Fracture toughness and R-curve behavior of laminated brittle-matrix composites

The fracture toughness and resistance-curve behavior of relatively coarse-scale, niobium/niobium aluminide (Nb/Nb3Al) laminated composites have been examined and compared to other Nb/Nb3Al composites with (in situ) Nb particulate or microlaminate reinforcements. The addition of high aspect-ratio Nb reinforcements, in the form of 20 vol. pet of 50- to 250-mu m-thick layers, was seen to improve the toughness of the Nb3Al intermetallic matrix by well over an order of magnitude, with the toughness increasing with Nb layer thickness. The orientation of the laminate had a small effect on crack-growth resistance with optimal properties being found in the crack arrester, as compared to the crack divider, orientation.

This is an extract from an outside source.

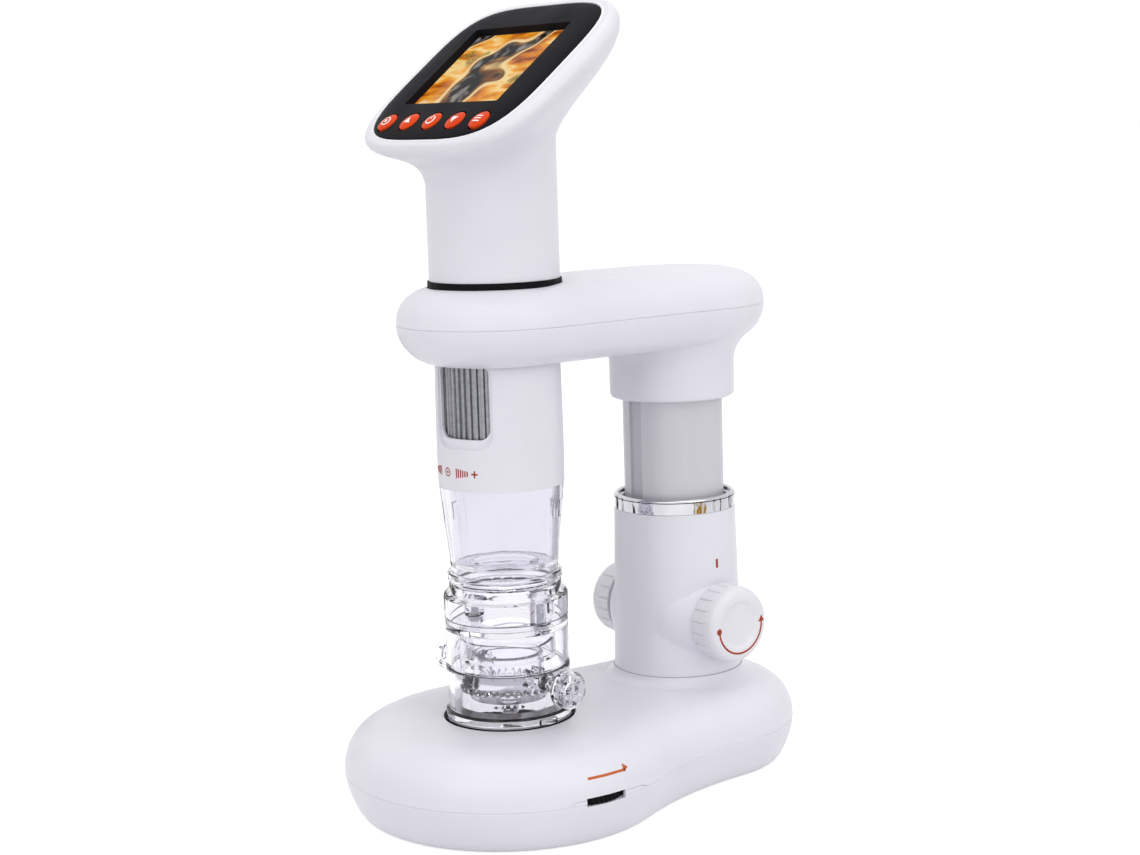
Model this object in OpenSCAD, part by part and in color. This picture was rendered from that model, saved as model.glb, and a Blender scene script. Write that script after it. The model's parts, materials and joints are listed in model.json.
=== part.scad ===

The high fracture toughness of these laminates was primarily attributed to large (similar to 1- to 6-mm) crack-bridging zones formed by intact Nb layers in the crack wake; these zones were of sufficient size that large-scale bridging (LSB) conditions generally prevailed in the samples tested. Resistance-curve modeling using weight function methods permitted the determination of simple approximations for the bridging tractions, which were then used to make small-scale bridging (SSB) predictions for the steady-state toughness of each laminate.